Recipe: Slow Feuilletage

500 grams flour
12 grams finely ground sea salt
300 grams water
400 grams butter, chilled

Place the flour and salt in a bowl and make a well in the center. Pour the water in and work it into a smooth homogenous dough. Work the dough with your hands to get it nice and smooth, place it in a ziplock or wrap it in plastic wrap and place this dough into the refrigerator to rest for 30 minutes.


Notice the rounded ends are tucked under at first.
You don't have to do this but it makes things roll out more squarely.

Remove the dough from the wrap and lightly flour your counter surface. Roll the dough about 1 inch thick and then with the rolling pin roll out four edges to form flaps that you will fold over the butter. Once you have done that, remove the butter from the refrigerator, and place it on a big sheet of freezer paper or baking parchment, fold the paper over it to protect the rolling pin from getting greasy, and pound the butter with the rolling pin into a flat piece that will fit easily into the center of the dough. Fold the edges you have created over the butter in the center. Now, you are ready to roll it out.

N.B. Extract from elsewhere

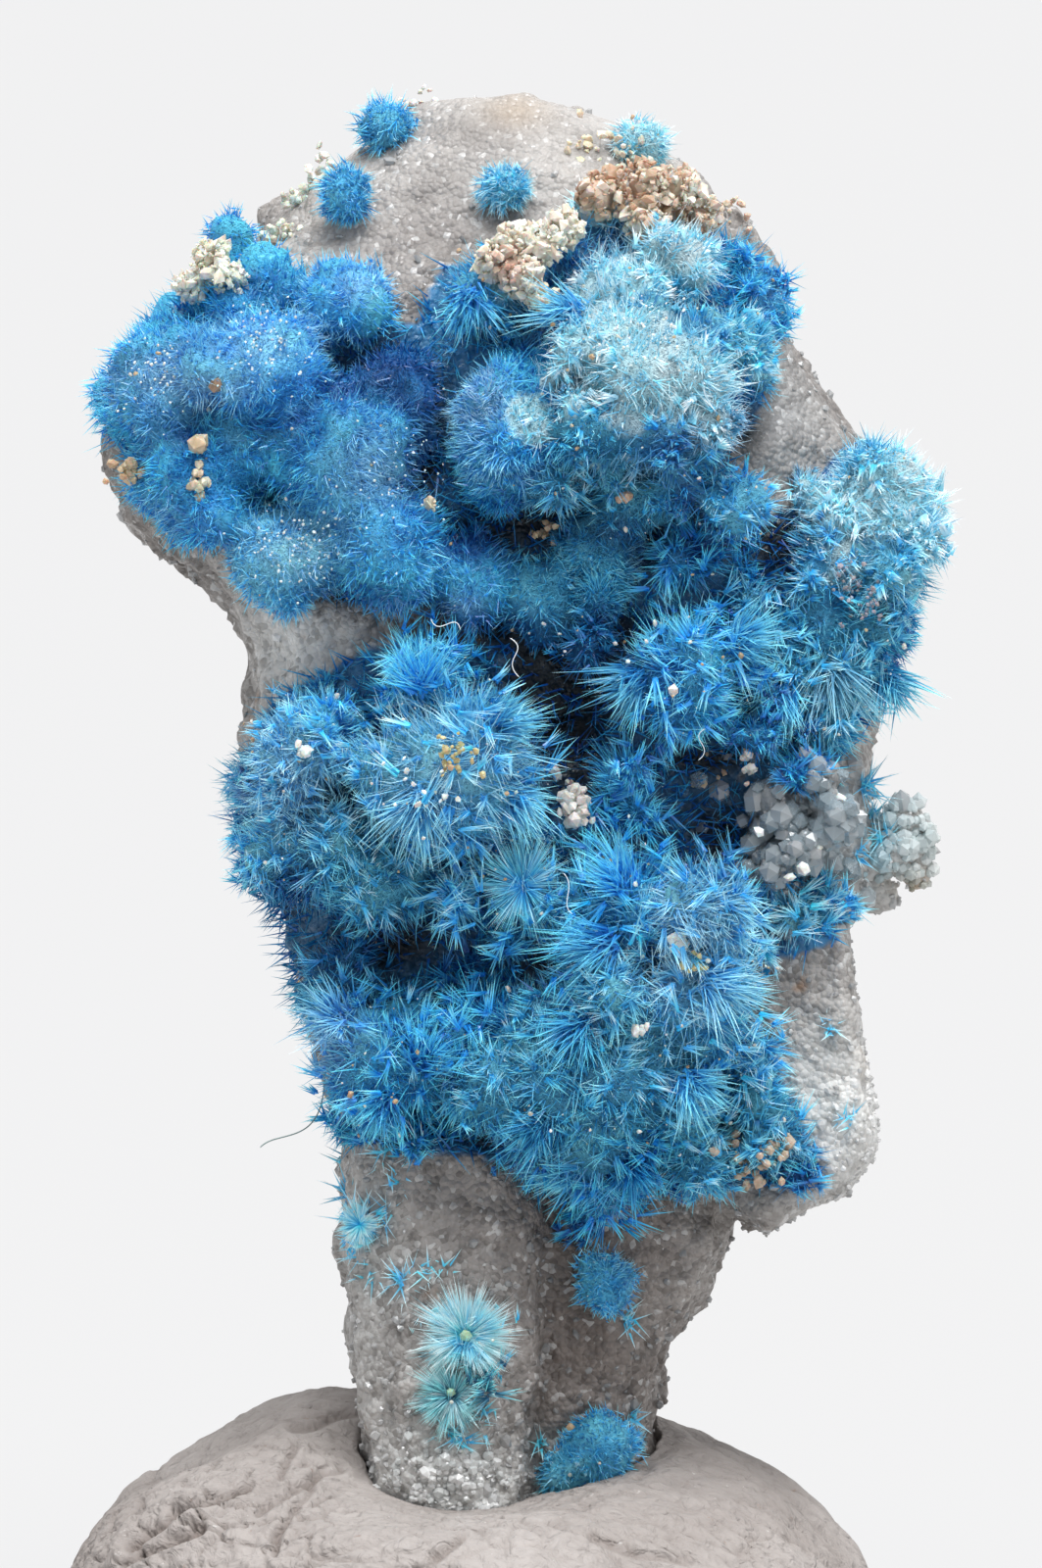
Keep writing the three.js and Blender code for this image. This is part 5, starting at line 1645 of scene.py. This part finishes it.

Roll this mound of dough folded over your butter out flat into an oblong rectangle. Now fold this rectangle into thirds, turn it a quarter turn, and roll it out again. Fold and roll once again, then place this into the refrigerator to chill for 40 minutes.

Repeat this folding into thirds process 2 more times, for a total number of folding and rolling of 6 times. From there, you can place it back in the refrigerator to be ready when you plan to use it in the next day or two, or put that into the freezer, where it will keep up to three months.

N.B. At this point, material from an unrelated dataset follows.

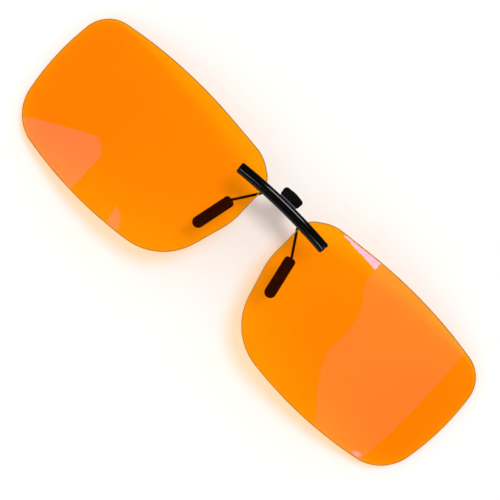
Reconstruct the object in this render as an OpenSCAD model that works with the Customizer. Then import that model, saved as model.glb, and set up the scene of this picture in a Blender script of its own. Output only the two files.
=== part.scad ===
// Clip-on blue light glasses: two rimless amber lenses on a slim bridge bar, with a sprung clip behind it.
// Stands upright as worn: +X to the viewer's right, -Y is the front, +Z up.
// The origin is the middle of the closed jaw, between the lens backs and the pads.

/* [Lenses] */
// Width of one lens
lens_w = 61.6; // [50:0.1:70]
// Height of one lens
lens_h = 41.1; // [34:0.1:50]
// Thickness of the lens
lens_t = 1.4; // [1:0.1:2.2]
// Radius of the lens front, a base curve for flat clip-ons
lens_r = 200; // [150:5:400]
// Gap between the two lenses at its narrowest
lens_gap = 12.9; // [11.6:0.1:20]
// Height of the lens top above the bar's middle
lens_rise = 7; // [5:0.1:12]
// Distance from the middle plane to the foremost point of each lens
lens_apex_x = 12; // [8:0.5:20]

/* [Lens outline] */
// Distance of the crown of the top edge from the inner edge
crown_x = 35.8; // [25:0.1:45]
// Height of the crown's control corner above the lens top
crown_lift = 1.5; // [0:0.1:2]
// Radius of the top edge
top_r = 137; // [100:1:200]
// Drop of the outer top corner below the lens top
top_out_drop = 2.5; // [1:0.1:5]
// Radius of the outer top corner
top_out_r = 8.6; // [5:0.1:12]
// Inset of the outer top corner from the outer edge
top_out_inset = 1.4; // [0:0.1:3]
// Bow of the outer edge's control corner past the outer edge
side_bow = 0.6; // [0:0.1:2]
// Radius of the outer edge
side_r = 69; // [40:1:120]
// Inset of the outer bottom corner from the outer edge
low_out_inset = 2.6; // [1:0.1:5]
// Rise of the outer bottom corner above the lens bottom
low_out_rise = 2.7; // [1:0.1:5]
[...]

Thanks go to Chef Sylvain Malland of Cuisine et Dependences Acte II, 68 rue de la Charité, in Lyon's 2nd arrondissement for allowing me to take photos of him rolling and folding puff pastry during a coaching cuisine demonstration at Emile Henry.

10 Comments:

Blogger Ruth said...

Thanks for sharing this - it's bookmarked for me to try!

2:44 PM, April 22, 2011  
Blogger RachelD said...

You can make the intricacies of an age seem sublimely simple, and we all get the "I can DO THAT!" feeling from your teaching.

I can see why your classes are so popular---when you get that SPACE, you'll be off and away.

The only thing I miss is the two little dimples on one edge of the package, made by a gentle tap of the knuckles of your first and middle fingers, to indicate the place to start rolling next time.

It was always somehow vital that you not "lose your place," and that's a fond memory I have of watching the process and later making my own.

3:30 PM, April 22, 2011  
Blogger L Vanel said...

Have fun, Ruth!

Rachel, I can't wait to get that SPACE!

Yes, folding 6 times and not 4 or 8 gives much better results. I sometimes just dispense with the finger marks but it does make sense to do it when you really want to make sure you're counting correctly.

8:04 PM, April 22, 2011  
Anonymous Clare said...

Fantastic photos! I loved hearing about the butter.

10:19 PM, April 22, 2011  
Anonymous Dillon said...

I too have always felt like Puff pastry is too much trouble to make....but not now. You've convinced me to have a go.
First the confit clementines and now puff pastry....next you'll be convincing me to farm geese for foie gras! Thankyou Lucy.

1:50 AM, April 23, 2011  
Blogger Jennifer said...

I think you've converted me...
Thanks!

2:25 PM, April 26, 2011  
Blogger Sense of Home Kitchen said...

What an advantage to have fresh raw butter! Your instructive photos are clear and make puff pastry seem basic. Reminds me of when I've made croissants.

-Brenda

7:31 PM, April 26, 2011  
Anonymous Claiborne @ buttered bread said...

Must roll up my sleeves and try this! Would you recommend higher fat content butters? (in the US that's 12g vs. 11g)

7:05 PM, April 29, 2011  
Blogger L Vanel said...

You know, in my experience, I have not had any significantly different result from the higher fat content butters. I would instead recommend the butter you personally think tastes the best, because the flavor is what is going to make the most difference in your pastry.

8:21 PM, April 29, 2011  
Blogger Katie Zeller said...

I'm addicted to the pre-fab stuff, but you make this sound so easy I'm going to half to try it... But next winter when life settles down again... Bookmarked!